In his book Do it Yourself Newsletters, Chuck Green describes three basic types or models of newsletters: Promotional, Relationship, Expert. Each type of newsletter shares common characteristics. Determine which model fits the type of newsletter you envision and choose a format accordingly.

Promotional Newsletters
This type of newsletter is frequently used by businesses to promote a product or service. It is also known as a marketing newsletter. A promotional or marketing newsletter is typically sent to current or prospective customers free of charge. Not strictly a sales pitch, the promotional newsletter does strive to turn prospects into customers and customers into repeat customers.

  • If you want to publish often and/or quickly try creating single page or postcard newsletters.

  • Promotional newsletters could go out as individual mailings, or consider tucking them into monthly statements for existing customers to take the edge off those invoices.

Relationship Newsletters
Examples of this type of newsletter are club newsletters, employee newsletters, church newsletters, and alumni newsletters. They focus on the shared interests of the target audience, building or reinforcing a relationship. Typically distributed at no charge, some organizations may send newsletters only to paid members as a perk for paying dues.

  • Due to employee turnover or changing club membership, newsletter publishing duties may change hands frequently. To maintain consistency through such changes and to accommodate varying skill levels, create a basic, easy to use newsletter template that allows for easy drop in of articles and photos.

  • While a style guide is useful for any newsletter publisher, it's especially helpful when the newsletter publishing duties may get passed around frequently.

Expert Newsletters
Usually subscription-based, these newsletters generally focus on a specific topic and the recipient is someone who has specifically requested the information in the newsletter and is willing to pay for the information. While you always want to put your best work into your newsletter, when people are paying for it, it's even more important to have good content and good design.

Recipients are paying for the content but will notice and be turned off by bad design if it interferes with the enjoyment of the newsletter content. You have the opportunity to be creative in your layout and choice of fonts and colors but keep it consistent with the content and purpose of the newsletter.

  • If the newsletter is heavy on text, make liberal use of design features that aid reading including white space. Avoid large blocks of gray text.

  • Subscription newsletters are often longer than your typical marketing newsletters. Provide good navigational aids including table of contents, page numbering, and jumplines.

  • If photos are important to your newsletter, choose paper and printing methods that don't detract from the photographs.

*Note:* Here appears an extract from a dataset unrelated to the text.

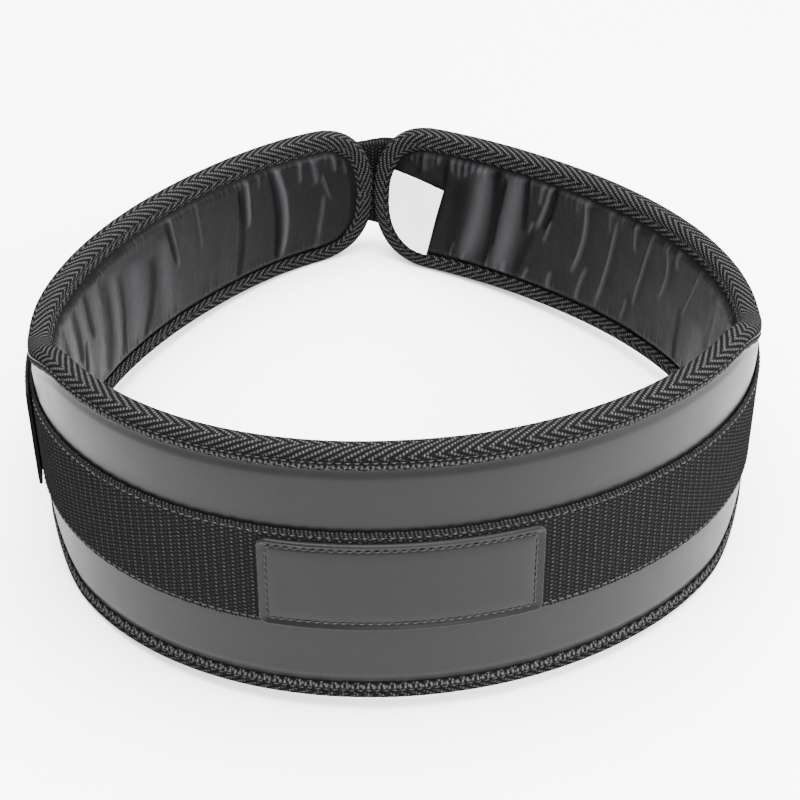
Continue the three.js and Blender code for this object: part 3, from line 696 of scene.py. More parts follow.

A school or club newsletter may do fine with somewhat grainy photocopied images but that won't generally do for a newsletter devoted to photography, for example.

Some newsletters may have characteristics of more than one group.

Newsletters Are Not Ads

Using a newsletter as a marketing vehicle is a great tool for many businesses. However, an effective newsletter design is not just a great big ad for the business. It should include information of interest and of value to the recipient whether or not they use your services or buy your products. Tone down the sales hype. In addition to the wording, avoid a newsletter design that looks like a sales flier, product list, or that too closely mimics your letterhead or brochure.

Don't Get Stuck in a Newsletter Format Rut

Make your newsletter unique. Newsletters don't have to be letter size, portrait booklets to be called a newsletter. There are other formats that may work better or help your newsletter design stand out from the rest. Explore different sizes, orientations, and folds based on the purpose, content, and length of your publication: postcard, oversized postcard, landscape (horizontal), gatefolds, spiral folds, or zig zag folds.

Try Multiple Grids for Complex Newsletters

Grids provide page to page consistency for newsletters and usually a single grid is used throughout. However, some content calls for changing the grid. Instances where a second grid might come into play include if the newsletter design has a regular page or insert that needs to be in a different orientation or size from the rest of the newsletter or that has substantially different content such as a calendar, a survey, or a clip-n-save feature.

A primarily text-based newsletter design might use more or larger graphics on the front page to draw in the reader. Consider using a fancier, alternative grid for that page while the mostly text interior pages use a basic columnlar grid. Even where multiple grids are used, provide issue-to-issue consistency by using the same grids for the same type of content from one issue to the next.